*Aim of the task*: Everything in the listing below from the line containing "Write part 2 of the build123d" through the line containing "return SLEEVE +" should be repeated exactly; leave out every other line.

*Exercise input*:

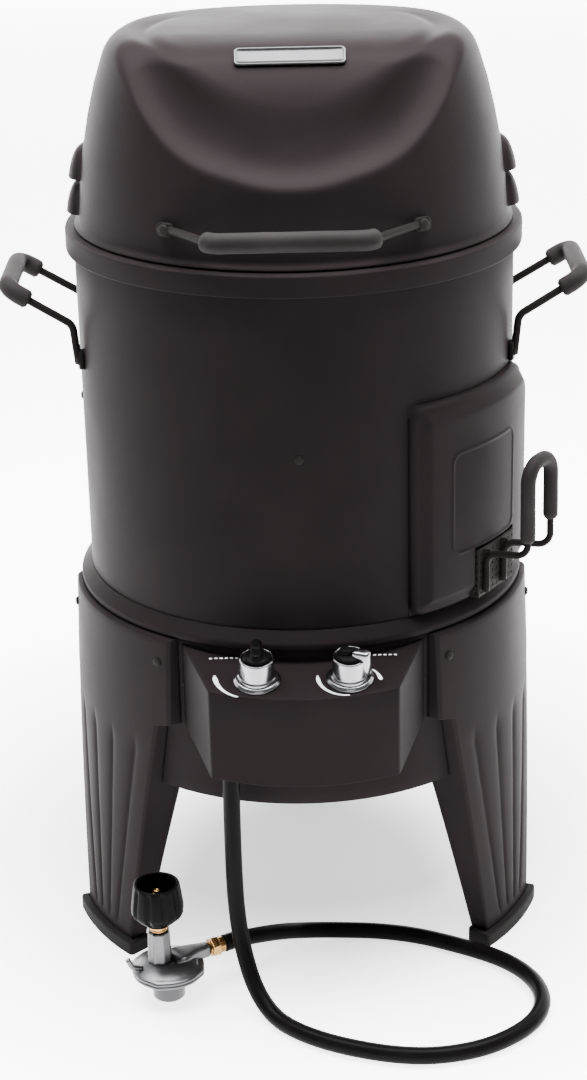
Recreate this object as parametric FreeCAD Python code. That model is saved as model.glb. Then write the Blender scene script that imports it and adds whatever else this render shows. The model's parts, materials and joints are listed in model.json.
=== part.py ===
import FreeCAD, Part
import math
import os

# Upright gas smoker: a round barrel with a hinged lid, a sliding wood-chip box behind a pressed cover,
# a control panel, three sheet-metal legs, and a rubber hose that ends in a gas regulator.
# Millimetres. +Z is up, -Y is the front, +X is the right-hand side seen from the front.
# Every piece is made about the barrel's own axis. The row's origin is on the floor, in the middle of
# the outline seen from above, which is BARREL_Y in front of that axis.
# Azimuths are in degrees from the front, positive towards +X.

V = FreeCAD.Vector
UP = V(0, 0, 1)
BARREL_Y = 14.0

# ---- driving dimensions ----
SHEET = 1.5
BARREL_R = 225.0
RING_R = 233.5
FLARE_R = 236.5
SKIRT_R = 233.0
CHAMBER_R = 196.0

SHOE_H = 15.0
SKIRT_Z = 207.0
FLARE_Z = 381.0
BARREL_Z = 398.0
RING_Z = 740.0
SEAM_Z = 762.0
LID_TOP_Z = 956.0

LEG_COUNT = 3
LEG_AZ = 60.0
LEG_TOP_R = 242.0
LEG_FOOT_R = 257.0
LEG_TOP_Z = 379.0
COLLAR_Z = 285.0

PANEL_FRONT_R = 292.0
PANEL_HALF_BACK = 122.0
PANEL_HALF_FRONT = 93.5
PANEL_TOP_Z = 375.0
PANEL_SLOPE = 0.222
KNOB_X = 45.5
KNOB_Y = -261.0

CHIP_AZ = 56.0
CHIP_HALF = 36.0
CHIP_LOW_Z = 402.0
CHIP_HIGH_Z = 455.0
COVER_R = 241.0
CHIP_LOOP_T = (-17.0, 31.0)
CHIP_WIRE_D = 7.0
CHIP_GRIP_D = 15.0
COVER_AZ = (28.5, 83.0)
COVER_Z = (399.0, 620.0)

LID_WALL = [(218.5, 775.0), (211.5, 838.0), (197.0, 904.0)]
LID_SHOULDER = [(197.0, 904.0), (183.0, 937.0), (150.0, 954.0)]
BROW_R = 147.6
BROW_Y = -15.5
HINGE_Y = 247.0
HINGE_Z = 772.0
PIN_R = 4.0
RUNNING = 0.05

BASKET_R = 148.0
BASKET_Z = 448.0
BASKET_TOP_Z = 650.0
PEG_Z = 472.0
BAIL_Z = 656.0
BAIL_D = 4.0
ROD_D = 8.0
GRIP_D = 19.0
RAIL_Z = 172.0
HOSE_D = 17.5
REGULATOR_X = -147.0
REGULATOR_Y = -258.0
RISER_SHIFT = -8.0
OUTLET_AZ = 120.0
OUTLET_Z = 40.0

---

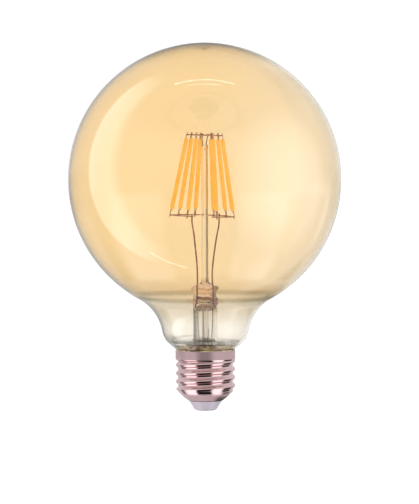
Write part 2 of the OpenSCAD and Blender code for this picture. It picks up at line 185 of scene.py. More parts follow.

* * *

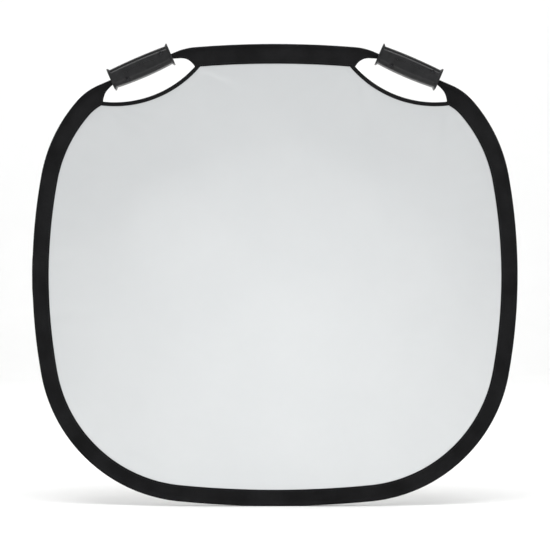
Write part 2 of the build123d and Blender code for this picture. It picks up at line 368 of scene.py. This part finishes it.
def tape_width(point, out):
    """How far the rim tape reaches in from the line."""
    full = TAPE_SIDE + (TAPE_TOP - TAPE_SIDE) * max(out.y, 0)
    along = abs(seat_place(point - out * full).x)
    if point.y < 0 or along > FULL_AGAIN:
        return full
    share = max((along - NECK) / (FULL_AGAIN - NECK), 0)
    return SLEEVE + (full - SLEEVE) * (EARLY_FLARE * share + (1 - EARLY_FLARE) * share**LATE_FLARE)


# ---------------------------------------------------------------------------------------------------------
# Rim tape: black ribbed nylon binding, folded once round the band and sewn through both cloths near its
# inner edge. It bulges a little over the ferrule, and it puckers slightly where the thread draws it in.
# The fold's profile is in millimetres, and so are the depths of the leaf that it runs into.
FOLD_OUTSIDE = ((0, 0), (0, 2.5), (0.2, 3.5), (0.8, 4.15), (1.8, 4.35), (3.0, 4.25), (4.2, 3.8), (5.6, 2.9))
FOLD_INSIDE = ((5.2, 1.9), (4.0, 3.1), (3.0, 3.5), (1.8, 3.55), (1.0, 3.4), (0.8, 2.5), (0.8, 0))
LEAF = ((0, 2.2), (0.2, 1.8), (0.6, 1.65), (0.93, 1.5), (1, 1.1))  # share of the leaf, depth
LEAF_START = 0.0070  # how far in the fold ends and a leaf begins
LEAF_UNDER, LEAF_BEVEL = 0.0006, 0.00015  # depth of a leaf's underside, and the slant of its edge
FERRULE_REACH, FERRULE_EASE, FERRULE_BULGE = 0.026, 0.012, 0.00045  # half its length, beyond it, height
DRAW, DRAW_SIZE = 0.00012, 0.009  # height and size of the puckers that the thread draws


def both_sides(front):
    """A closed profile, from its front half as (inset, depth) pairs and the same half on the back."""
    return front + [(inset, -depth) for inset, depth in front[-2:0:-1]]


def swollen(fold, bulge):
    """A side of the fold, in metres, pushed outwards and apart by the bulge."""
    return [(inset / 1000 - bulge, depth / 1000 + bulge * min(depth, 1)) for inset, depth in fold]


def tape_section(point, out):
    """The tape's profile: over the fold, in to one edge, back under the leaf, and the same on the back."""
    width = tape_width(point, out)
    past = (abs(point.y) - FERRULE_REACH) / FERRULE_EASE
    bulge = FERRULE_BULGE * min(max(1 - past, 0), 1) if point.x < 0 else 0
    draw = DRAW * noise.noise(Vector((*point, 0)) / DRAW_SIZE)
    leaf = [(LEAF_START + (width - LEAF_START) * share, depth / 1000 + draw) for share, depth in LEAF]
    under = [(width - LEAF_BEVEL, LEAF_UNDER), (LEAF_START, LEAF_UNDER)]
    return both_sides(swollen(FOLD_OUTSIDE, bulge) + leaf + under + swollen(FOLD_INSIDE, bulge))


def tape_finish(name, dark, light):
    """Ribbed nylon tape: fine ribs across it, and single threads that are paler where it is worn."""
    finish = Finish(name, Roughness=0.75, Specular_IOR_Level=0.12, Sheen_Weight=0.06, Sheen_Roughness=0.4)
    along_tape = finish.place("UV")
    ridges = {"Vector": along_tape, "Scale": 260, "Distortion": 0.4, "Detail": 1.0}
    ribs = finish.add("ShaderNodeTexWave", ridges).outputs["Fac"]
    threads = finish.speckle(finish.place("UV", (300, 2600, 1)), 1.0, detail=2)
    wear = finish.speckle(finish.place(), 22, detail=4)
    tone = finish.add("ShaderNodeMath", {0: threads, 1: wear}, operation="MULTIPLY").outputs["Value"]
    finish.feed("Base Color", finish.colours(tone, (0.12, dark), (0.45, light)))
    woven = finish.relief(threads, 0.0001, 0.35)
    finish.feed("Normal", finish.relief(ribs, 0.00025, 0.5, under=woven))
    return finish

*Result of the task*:
Write part 2 of the build123d and Blender code for this picture. It picks up at line 368 of scene.py. This part finishes it.
def tape_width(point, out):
    """How far the rim tape reaches in from the line."""
    full = TAPE_SIDE + (TAPE_TOP - TAPE_SIDE) * max(out.y, 0)
    along = abs(seat_place(point - out * full).x)
    if point.y < 0 or along > FULL_AGAIN:
        return full
    share = max((along - NECK) / (FULL_AGAIN - NECK), 0)
    return SLEEVE + (full - SLEEVE) * (EARLY_FLARE * share + (1 - EARLY_FLARE) * share**LATE_FLARE)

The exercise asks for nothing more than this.